En effet ! Je pense que le titre d’un roman est très important car il concentre l’essence même de l’histoire. Il n’y a pas de hasard dans un roman. Et il me semble que le titre ainsi que les noms de personnages sont importants. On sait que Balzac flânait dans les rues de Paris pour trouver, par exemple, quel nom donner à l’enseigne d’un commerçant qu’il allait introduire dans son roman.

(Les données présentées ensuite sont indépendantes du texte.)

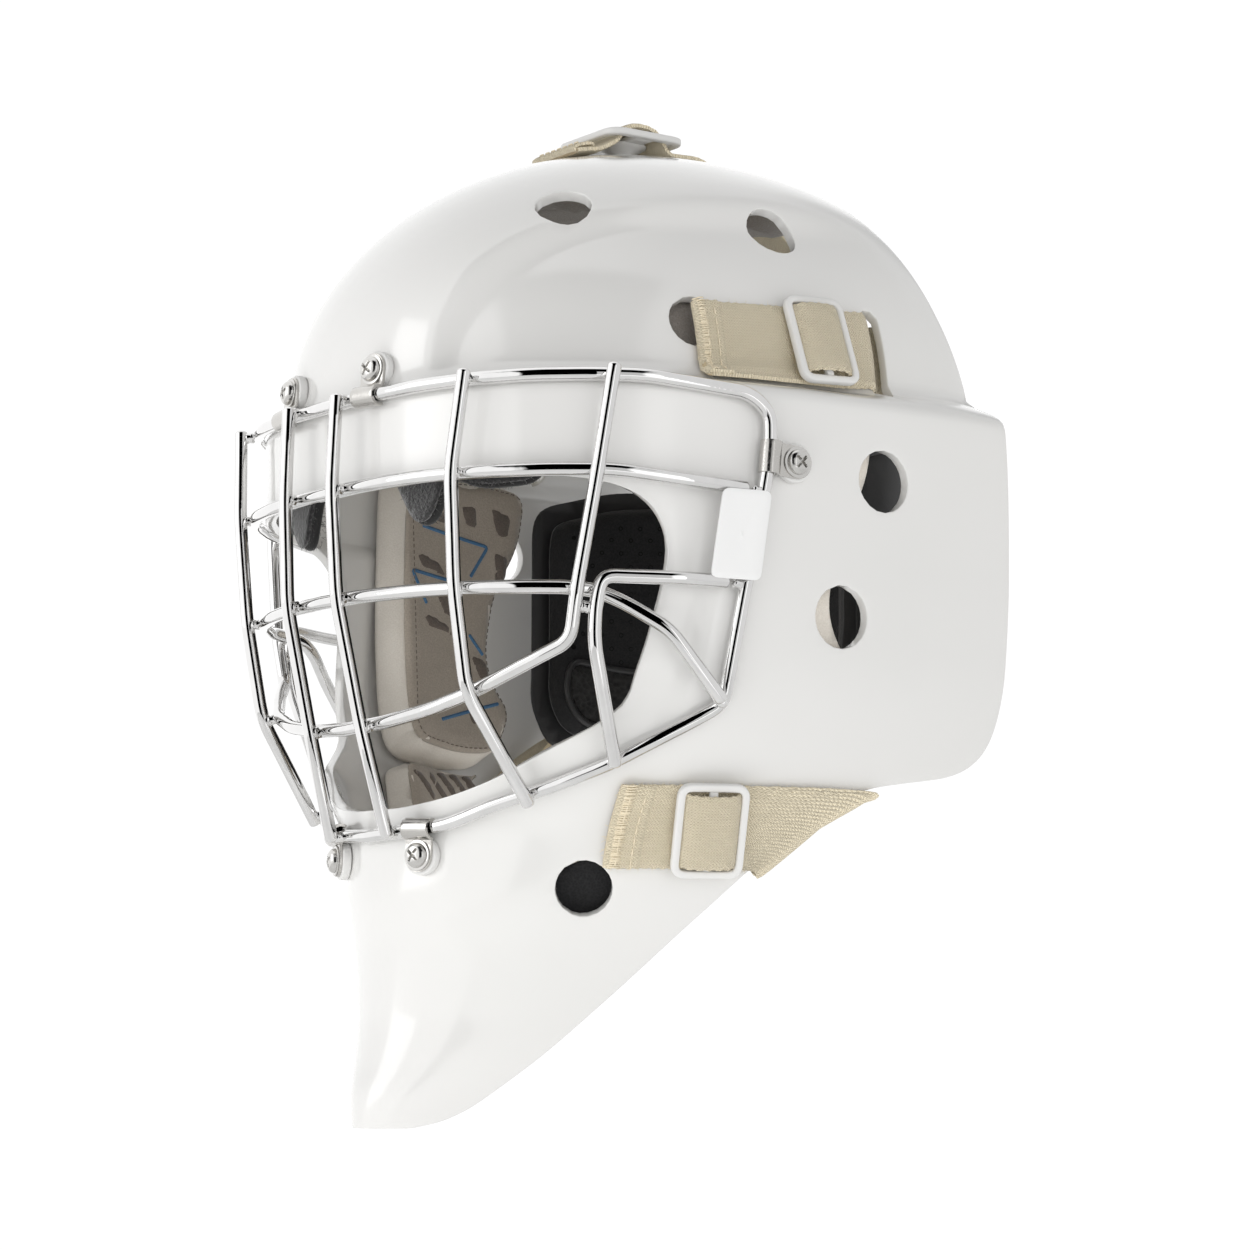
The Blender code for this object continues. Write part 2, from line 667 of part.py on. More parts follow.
def build_clips():
    for side, tag in ((1, "left"), (-1, "right")):
        def pair(point):
            return Vector((point.x * side, point.y, point.z))
        clip_fixing(f"brow_{tag}", pair(on_front(27, CAGE_TOP, LIFT)), pair(on_front(26.5, 75.5)))
        clip_fixing(f"chin_{tag}", pair(on_front(25.5, -78.2, LIFT)), pair(on_front(25, -87.5)))
        clip_fixing(f"temple_{tag}", pair(on_side(-26.5, 43, LIFT)), pair(on_side(-16.5, 42)))


# ---------------------------------------------------------------- straps and sliders
def ribbon(name, stations, columns=3, mat="webbing", thickness=STRAP_T):
    """A strap through stations, each a function from -1..1 across the strap to a point of its middle layer."""
    return grid_sheet(
        name, len(stations), columns, lambda u, v: stations[round(u * (len(stations) - 1))](2 * v - 1), thickness, mat
    )


TEMPLE_LIFT = STRAP_T / 2 + 0.8


def temple_line(y):
    """Height of the temple strap's centre line at y."""
    return 85.5 + 3.0 * (y + 41) / 70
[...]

À travers chacun des titres de mes romans, j’ai souhaité offrir aux lecteurs un indice qui puisse l’aider à percer les secrets des livres. Tout indice renferme de surcroît un sens encore plus caché, plus hermétique. Vous avez bien remarqué la consonance biblique de certains titres de mes romans : La Descente en croix, L’Appel de Mathieu, La Croisade des enfants, Le Livre des nombres. Évidemment le lecteur se rendra compte en lisant que leur sujet n’a de « biblique » que son sens métaphorique et, implicitement, poétique. Il se mettra alors à la recherche de ce sens caché. Ce sont la lecture et la présence d’une clé d’interprétation, que vous avez évoquées, qui ouvriront la route vers le décryptage de ce sens. Le Livre des nombres ne parle pas de l’exode des Juifs d’Égypte, de la traversée du désert pendant quarante ans et de l’arrivée en Terre promise. Quoique, métaphoriquement, il s’agit un peu de tout cela. Issus de plusieurs générations dont les histoires se sont croisées et ont exercé une influence les unes sur les autres pendant la période décrite par le roman, les personnages du Livre des nombres participent à leur tour à un « exode » du territoire de l’oubli de l’Histoire, à une errance dans le temps et à la recherche d’une terre promise. Cette terre promise n’est pas non plus le paradis, mais quelque chose de plus important encore, selon moi. La mémoire. Tant que nous nous souviendrons d’où nous venons, qui nous sommes et où nous allons, nous allons survivre comme nation, comme pays. L’Histoire ne peut pas retenir et contenir tout le passé ; la littérature, en revanche, par sa capacité de représentation, poétiquement parlant, le peut.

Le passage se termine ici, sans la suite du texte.